Instructions to follow:
Exactly the lines from the one that contains "nodes = build()" to the one that contains "column in COLUMNS]", both lines included, should be copied, and no others.

Data lines:
___

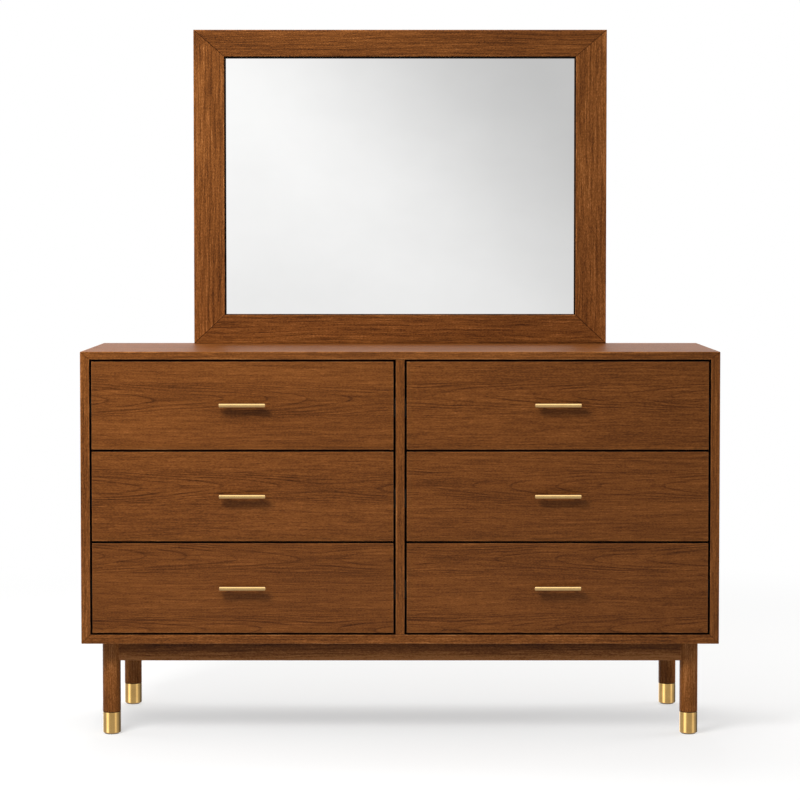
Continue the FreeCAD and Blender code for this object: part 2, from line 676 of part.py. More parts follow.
def corner_blocks():
    """Block screwed up into the case in each corner of the aprons."""
    blocks, screws = [], []
    low = "leg_height - block_height"
    for end, inward in (("front", 1), ("rear", -1)):
        for side, sign in COLUMNS.items():
            face_x = f"{sign} * (side_apron_x - apron_thickness / 2)"
            face_y = f"{end}_leg_y + {inward} * apron_thickness / 2"
            near, far = "block_relief", "block_reach"
            corners = [(face_x, f"{face_y} + {inward} * {near}"), (face_x, f"{face_y} + {inward} * {far}"),
                       (f"{face_x} - {sign} * {far}", face_y), (f"{face_x} - {sign} * {near}", face_y)]
            label = f"corner_block_{end}_{side}"
            body = seat(prism(label + "_board", "XY_Plane", corners, "block_height"), "0", "0", low)
            middle = "(block_relief + block_reach) / 4"
            pair = []
            for i, way in enumerate((-1, 1)):
                step_x = f"({middle} + {way} * block_screw_spread / 2)"
                step_y = f"({middle} - {way} * block_screw_spread / 2)"
                head = (f"{face_x} - {sign} * {step_x}", f"{face_y} + {inward} * {step_y}", low)
                pair.append(Screw(f"{label}_screw_{i}", "wood_screw", "block_screw_length", head, "+z"))
            blocks.append(cut(label, body, drills(pair)))
            screws += pair
    return {"corner_blocks": group("corner_blocks", blocks)}, screws


# ---------------------------------------------------------------- mirror

def mirror_clips():
    """Turn buttons that hold the board, upright on the rails and level on the stiles; screws by member."""
    step = "((clip_length - clip_overlap) / 2)"
    edge_x, edge_z = "(sight_width / 2 + backing_seat)", "(sight_height / 2 + backing_seat)"
    upright = ("clip_width", "clip_thickness", "clip_length")
    level = ("clip_length", "clip_thickness", "clip_width")
    spots = []
    for rail, way in (("mirror_rail_top", 1), ("mirror_rail_bottom", -1)):
        for i in (-1, 0, 1):
            x, z = f"{i} * clip_spacing", f"sight_z + {way} * {edge_z}"
            spots.append((rail, upright, (x, f"{z} - {way} * (clip_overlap - clip_length / 2)"),
                          (x, f"{z} + {way} * {step}")))
    for side, way in COLUMNS.items():
        x, z = f"{way} * {edge_x}", "mirror_top_z - clip_drop"
        spots.append((f"mirror_stile_{side}", level, (f"{x} - {way} * (clip_overlap - clip_length / 2)", z),
                      (f"{x} + {way} * {step}", z)))
    clips, screws = [], {}
    for i, (member, size, (x, z), (screw_x, screw_z)) in enumerate(spots):
        head = (screw_x, "rear_y + clip_thickness", screw_z)
        screw = Screw(f"clip_screw_{i}", "back_screw", "clip_screw_length", head, "-y")
        plate = block(f"clip_{i}_plate", size, (x, "rear_y + clip_thickness / 2", z))
        clips.append(cut(f"clip_{i}", plate, [screw.drill]))
        screws.setdefault(member, []).append(screw)
    return clips, screws


def mirror_frame(holders, clip_screws):
    """Two rails and two stiles, mitred, with a rebate behind for the board that carries the glass."""
    outer_x, inner_x = "mirror_width / 2", "sight_width / 2"
    seat_size = ("sight_width + 2 * backing_seat", "2 * backing_thickness", "sight_height + 2 * backing_seat")
    seat_tool = block("backing_seat_tool", seat_size, ("0", "rear_y", "sight_z"))
    members = {}
    rails = {
        "mirror_rail_top": ("mirror_top_z", "mirror_top_z - rail_width"),
        "mirror_rail_bottom": ("case_top_z", "case_top_z + low_rail_width"),
    }
    for label, (outer, inner) in rails.items():
        members[label] = [(f"-{outer_x}", outer), (outer_x, outer), (inner_x, inner), (f"-{inner_x}", inner)]
    for side, sign in COLUMNS.items():
        members[f"mirror_stile_{side}"] = [
            (f"{sign} * {outer_x}", "case_top_z"), (f"{sign} * {inner_x}", "case_top_z + low_rail_width"),
            (f"{sign} * {inner_x}", "mirror_top_z - rail_width"), (f"{sign} * {outer_x}", "mirror_top_z")]
    made = {}
    for label, corners in members.items():
        side = label.rsplit("_", 1)[-1]
        holes = drills(clip_screws[label])
        if side in COLUMNS:
            holes += drills(holders[side]["stile"])
        board = seat(mitred_board(label + "_board", corners, "mirror_thickness"), "0", "rear_y", "0")
        made[label] = cut(label, board, [seat_tool] + holes)
    return made


def mirror_panel():
    """Glass with a polished edge on a black board."""
    half, low = "(sight_width / 2 - glass_side_gap)", "case_top_z + low_rail_width + glass_low_gap"
    high = "mirror_top_z - rail_width - glass_top_gap"
    corners = [(f"-{half}", low), (half, low), (half, high), (f"-{half}", high)]
    glass = prism("mirror_glass", "XZ_Plane", corners, "glass_thickness")
    ease(glass, "glass_bevel", lambda edge: at_front(edge, "glass_thickness"))
    seat(glass, "0", "backing_y", "0")
    size = ("sight_width + 2 * (backing_seat - panel_fit)", "backing_thickness",
            "sight_height + 2 * (backing_seat - panel_fit)")
    backing = block("mirror_backing", size, ("0", "backing_y + backing_thickness / 2", "sight_z"))
    return {"mirror_glass": glass, "mirror_backing": backing}


def mirror_supports(holders):
    """Batten behind each stile, screwed to the stile and through the back panel to the rail behind it."""
    supports = []
    for side, sign in COLUMNS.items():
        size = ("support_width", "support_thickness", "support_rise + support_drop")
        centre = (f"{sign} * support_x", "rear_y + support_thickness / 2",
                  "case_top_z + (support_rise - support_drop) / 2")
        board = block(f"mirror_support_{side}_board", size, centre)
        screws = holders[side]["rail"] + holders[side]["stile"]
        supports.append(cut(f"mirror_support_{side}", board, drills(screws)))
    return {"mirror_supports": group("mirror_supports", supports)}


# ---------------------------------------------------------------- the whole, its checks and its files

def build():
    """Every sub-part of the dresser, by the name of its node."""
    panel_screws, holders = back_screws(), support_screws()
    blocks, block_screws = corner_blocks()
    clips, clip_screws = mirror_clips()
    into_bottom = {"case_bottom": panel_screws["case_bottom"] + block_screws}
    nodes = {}
    nodes.update(case_shell({**panel_screws, **into_bottom}))
    nodes.update(case_divider(panel_screws))
    nodes.update(case_back(panel_screws, holders))
    nodes.update(back_rails(holders))
    nodes.update(drawers())
    nodes.update(legs())
    nodes.update(aprons())
    nodes.update(blocks)
    nodes.update(mirror_frame(holders, clip_screws))
    nodes.update(mirror_panel())
    nodes.update(mirror_supports(holders))
    case_screws = block_screws + [screw for screws in panel_screws.values() for screw in screws]
    nodes["case_screws"] = group("case_screws", solids(case_screws))
    sets = list(clip_screws.values()) + [screws for sides in holders.values() for screws in sides.values()]
    mirror_screws = [solid for screws in sets for solid in solids(screws)]
    nodes["mirror_fasteners"] = group("mirror_fasteners", clips + mirror_screws)
    doc.recompute()
    return nodes


def check(nodes):
    """Stop if any object failed or any sub-part has no valid shape."""
    failed = [item.Label for item in doc.Objects if {"Invalid", "Error"} & set(item.State)]
    failed += [label for label, piece in nodes.items()
               if piece.Label != label or piece.Shape.isNull() or not piece.Shape.isValid()]
    if failed:
        raise RuntimeError("failed: " + ", ".join(failed))


def export(nodes):
    os.makedirs("parts", exist_ok=True)
    for label, piece in nodes.items():
        piece.Shape.exportStep(f"parts/{label}.step")


nodes = build()
check(nodes)
export(nodes)
whole = FreeCAD.BoundBox()
for piece in nodes.values():
    whole.add(piece.Shape.BoundBox)
print(len(nodes), "sub-parts", sum(len(piece.Shape.Solids) for piece in nodes.values()), "solids", whole)
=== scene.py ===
import math

import bmesh
import bpy
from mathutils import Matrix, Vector


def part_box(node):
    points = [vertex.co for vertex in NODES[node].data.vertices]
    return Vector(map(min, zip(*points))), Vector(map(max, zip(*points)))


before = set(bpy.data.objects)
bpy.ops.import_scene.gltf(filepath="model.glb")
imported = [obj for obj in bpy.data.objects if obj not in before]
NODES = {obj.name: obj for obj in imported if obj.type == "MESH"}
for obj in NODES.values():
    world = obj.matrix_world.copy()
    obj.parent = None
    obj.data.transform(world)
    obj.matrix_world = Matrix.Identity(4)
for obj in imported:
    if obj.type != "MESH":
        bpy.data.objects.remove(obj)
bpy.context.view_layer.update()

ROWS = ("top", "middle", "bottom")
COLUMNS = ("left", "right")
DRAWERS = [f"{row}_{column}" for row in ROWS for column in COLUMNS]


def rgb(red, green, blue):
    """Linear colour of a colour on the 0 to 255 scale of a screen."""
    def linear(value):
        share = value / 255
        return share / 12.92 if share <= 0.04045 else ((share + 0.055) / 1.055) ** 2.4
    return (linear(red), linear(green), linear(blue), 1.0)


# ---------------------------------------------------------------- node trees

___

Task answer:
nodes = build()
check(nodes)
export(nodes)
whole = FreeCAD.BoundBox()
for piece in nodes.values():
    whole.add(piece.Shape.BoundBox)
print(len(nodes), "sub-parts", sum(len(piece.Shape.Solids) for piece in nodes.values()), "solids", whole)
=== scene.py ===
import math

import bmesh
import bpy
from mathutils import Matrix, Vector


def part_box(node):
    points = [vertex.co for vertex in NODES[node].data.vertices]
    return Vector(map(min, zip(*points))), Vector(map(max, zip(*points)))


before = set(bpy.data.objects)
bpy.ops.import_scene.gltf(filepath="model.glb")
imported = [obj for obj in bpy.data.objects if obj not in before]
NODES = {obj.name: obj for obj in imported if obj.type == "MESH"}
for obj in NODES.values():
    world = obj.matrix_world.copy()
    obj.parent = None
    obj.data.transform(world)
    obj.matrix_world = Matrix.Identity(4)
for obj in imported:
    if obj.type != "MESH":
        bpy.data.objects.remove(obj)
bpy.context.view_layer.update()

ROWS = ("top", "middle", "bottom")
COLUMNS = ("left", "right")
DRAWERS = [f"{row}_{column}" for row in ROWS for column in COLUMNS]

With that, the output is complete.